Additional Trump allies charged in connection with Fulton County district attorney Fani Willis’s investigation include pro-Trump lawyer Kenneth Chesebro, former DOJ official Jeffrey Clark, Trump campaign official Mike Roman, lawyer Robert Cheeley, former Georgia GOP chair and fake elector David Shafer, fake elector Shawn Still, pastor Stephen Lee, Black Voices for Trump leader Harrison Floyd, publicist Trevian Kutti, lawyer Ray Smith, and three officials connected to the Coffee County voting-systems breach: Cathy Latham, Scott Hall and Misty Hampton.

“Trump and the other Defendants charged in this Indictment refused to accept that Trump lost, and they knowingly and willfully joined a conspiracy to unlawfully change the outcome of the election in favor of Trump,” the indictment reads. “That conspiracy contained a common plan and purpose to commit two or more acts of racketeering activity in Fulton County, Georgia, elsewhere in the State of Georgia, and in other states.”

All 19 of the defendants are facing racketeering charges.

Prosecutors allege that individuals involved in the efforts “engaged in various related criminal activities including, but not limited to, false statements and writings, impersonating a public officer, forgery, filing false documents, influencing witnesses, computer theft, computer trespass, computer invasion of privacy, conspiracy to defraud the state, acts involving theft, and perjury.” The indictment says 161 separate acts were undertaken to advance the “criminal conspiracy.”

The alleged “criminal enterprise” operated in Fulton County, Ga., but also in other areas, including Arizona, Michigan, Nevada, New Mexico, Pennsylvania, Wisconsin, and Washington, D.C., according to the indictment.

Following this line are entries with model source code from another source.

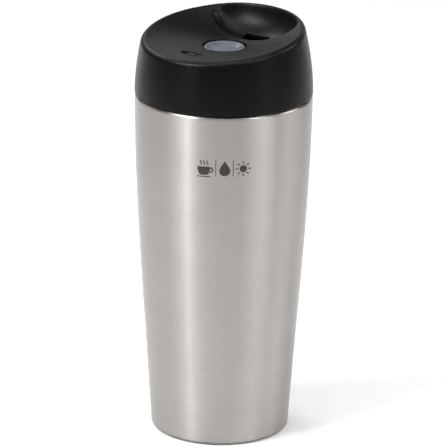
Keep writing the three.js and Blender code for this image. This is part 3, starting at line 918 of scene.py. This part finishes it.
def make_camera():
    """A long lens from far off. Shift and roll set the mug's place in the frame."""
    distance, aim_height = 1.8, 0.090
    roll_degrees = 0.762
    data = bpy.data.cameras.new("camera")
    data.sensor_width = 36.0
    data.lens = 309.9
    data.shift_x = 0.0048
    data.shift_y = 0.0375
    data.clip_end = 50.0
    camera = bpy.data.objects.new("camera", data)
    bpy.context.scene.collection.objects.link(camera)
    camera.location = around(CAMERA_AZIMUTH, CAMERA_ELEVATION, distance, aim_height)
    look_at(camera, (0.0, 0.0, aim_height), roll=math.radians(roll_degrees))
    bpy.context.scene.camera = camera


PANEL_DISTANCE = 0.8

# Upright panels that face the mug. The steel shows them as its bright bands.
# Name, azimuth from the camera, height of its centre, width, tall, watts.
PANELS = [
    ("left_strip", -45.8, 0.60, 0.10, 1.2, 1.31),
    ("right_panel", 56.5, 0.60, 0.29, 1.2, 1.25),
    ("back_left", -147.0, 0.24, 0.26, 0.5, 0.20),
    ("back_right", 150.0, 0.24, 0.24, 0.5, 0.16),
    ("back", 176.0, 0.52, 0.70, 0.3, 0.50),
]

# Boxes overhead. Name, azimuth from the camera, distance from the mug's axis, height, how far
# out and how high its aim is, width, tall, watts.
BOXES = [
    ("key_left", -63.0, 0.75, 1.00, 0.0, 0.18, 0.50, 0.26, 11.5),
    ("key_right", 50.0, 0.75, 0.90, 0.0, 0.18, 0.25, 0.30, 3.2),
    ("overhead", 0.0, 0.001, 0.58, 0.0, 0.0, 0.30, 0.30, 0.8),
    ("front_top", 0.0, 0.30, 0.90, 0.10, 0.0, 0.60, 0.40, 1.5),
    ("floor_left", -125.0, 1.00, 1.00, 0.3, 0.0, 0.60, 0.60, 1.9),
    ("floor_right", 102.0, 1.15, 0.80, 0.2, 0.0, 0.60, 0.50, 5.2),
    ("behind_left", -150.0, 1.20, 1.10, 0.6, 0.0, 0.60, 0.60, 5.8),
    ("behind_right", 150.0, 1.20, 1.10, 0.6, 0.0, 0.60, 0.60, 0.5),
    ("floor_far", 180.0, 1.40, 0.35, 0.55, 0.0, 1.60, 0.30, 0.75),
]


def make_lights():
    for name, azimuth, height, width, tall, watts in PANELS:
        place = around(CAMERA_AZIMUTH + azimuth, 0.0, PANEL_DISTANCE, height)
        area_light(name, place, (0, 0, height), (width, tall), watts)
    for name, azimuth, distance, height, aim_out, aim_height, width, tall, watts in BOXES:
        place = around(CAMERA_AZIMUTH + azimuth, 0.0, distance, height)
        aim = around(CAMERA_AZIMUTH + azimuth, 0.0, aim_out, aim_height)
        area_light(name, place, aim, (width, tall), watts)


def make_world():
    world = bpy.data.worlds.new("studio")
    world.use_nodes = True
    background = world.node_tree.nodes["Background"]
    background.inputs["Color"].default_value = (1.0, 1.0, 1.0, 1.0)
    background.inputs["Strength"].default_value = 0.04
    bpy.context.scene.world = world


make_floor()
make_camera()
make_lights()
make_world()
bpy.context.scene.view_settings.view_transform = "Standard"

for name, node in NODES.items():
    node.data.materials.clear()
    node.data.materials.append(MATERIALS[SLOT_OF[name]])
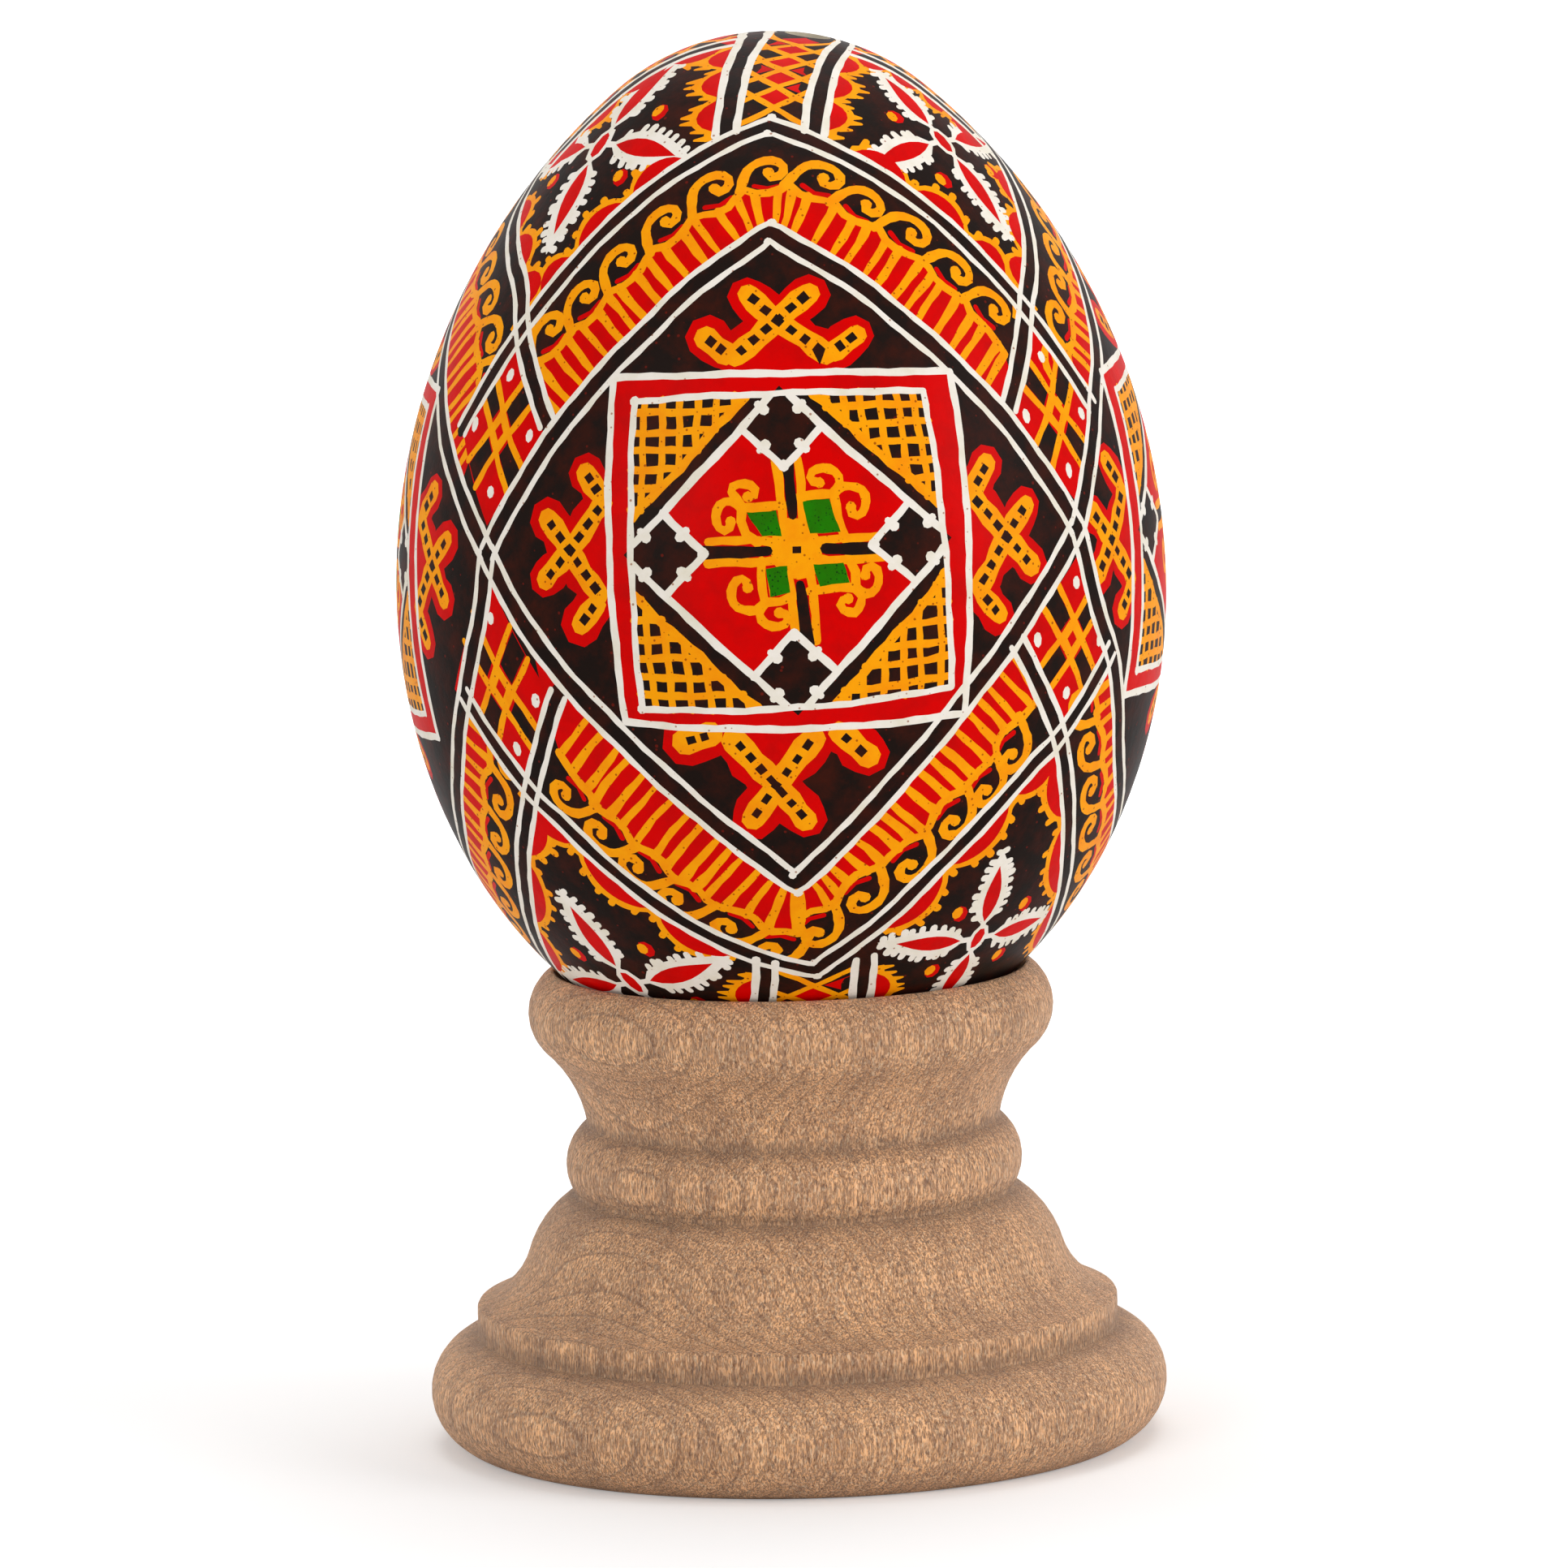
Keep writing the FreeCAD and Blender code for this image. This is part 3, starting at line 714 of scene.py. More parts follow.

Willis said during a press conference on Monday evening that the defendants will have until noon on Friday, August 25 to surrender. The district attorney said prosecutors plan to seek a trial date within six months.

Willis’s investigation, which began in early 2021, centered on alleged efforts from Trump and his allies to pressure election officials, and a plan to put forward fake electors. The investigation was launched shortly after Trump called Georgia secretary of state Brad Raffensperger and pressured him to “find” the votes needed to flip the state in his favor. Trump said as recently as last week that it was a “perfect phone call.”

Trump’s campaign put out a statement calling Willis a “rabid partisan” shortly after the grand jury approved the indictment.

“The timing of this latest coordinated strike by a biased prosecutor in an overwhelmingly Democrat jurisdiction not only betrays the trust of the American people, but also exposes true motivation driving their fabricated accusations. They could have brought this two and half years ago, yet they chose to do this for election interference reasons in the middle of President Trump’s successful campaign,” the statement said.

“These activities by Democrat leaders constitute a grave threat to American democracy and are direct attempts to deprive the American people of their rightful choice to cast their vote for President. Call it election interference or election manipulation—it is a dangerous effort by the ruling class to suppress the choice of the people. It is un-American and wrong,” the campaign added.

A spokeswoman for Clark, the former DOJ official charged in the indictment, said in a statement that the Fulton County district attorney is “exceeding her powers by inserting herself into the operations of the federal government to go after Jeff.”

On Sunday, CNN reported on text messages and other communications obtained by prosecutors in the Georgia probe that purportedly connect members of the former president’s legal team with a January 2021 voting-systems breach.

“Just landed back in DC with the Mayor huge things starting to come together! Most immediately, we were just granted access — by written invitation! — to Coffee County’s systems. Yay!” reads one message from January 1, 2021, according to CNN. The message was sent in a group chat of colleagues from Sullivan Strickler, a law firm used by Trump’s team to review the voting systems in Coffee County, a rural Georgia county that Trump won by 70 percent.

“The mayor” appears to refer to Trump’s then-lawyer, former New York City mayor Rudy Giuliani.

That “written invitation” was reportedly authored by former Coffee County elections official Misty Hampton, who falsely told the Trump team in the days after the election that Dominion voting machines could “very easily” change votes from one candidate to another. A Trump campaign official asked Hampton in an email to “obtain as much information as possible” about the voting situation in the county.

Hampton and elections official Cathy Latham ultimately appeared to help the Trump team access the Coffee County voting system, according to messages obtained by CNN. Surveillance footage reportedly shows Latham allowing unauthorized visitors to access the voting systems.

The indictment is the former president’s fourth in four months. He is already facing four felony counts as a result of special counsel Jack Smith’s investigation into his alleged efforts to overturn the 2020 election, as well as another 42 felony counts stemming from Smith’s separate investigation into the former president’s alleged mishandling of classified documents. 

Before that, Trump was indicted in Manhattan on 34 felony counts of falsifying business records in connection with a hush-money payment to adult-film actress Stormy Daniels.

While Trump could potentially pardon himself if he were to be convicted in the federal cases and were also reelected president, he would have no such power to pardon himself in a state-level case. In Georgia, pardons can only be granted five years after the completion of a sentence, according to the New York Times. The report notes that getting a sentence commuted requires the approval of a state panel.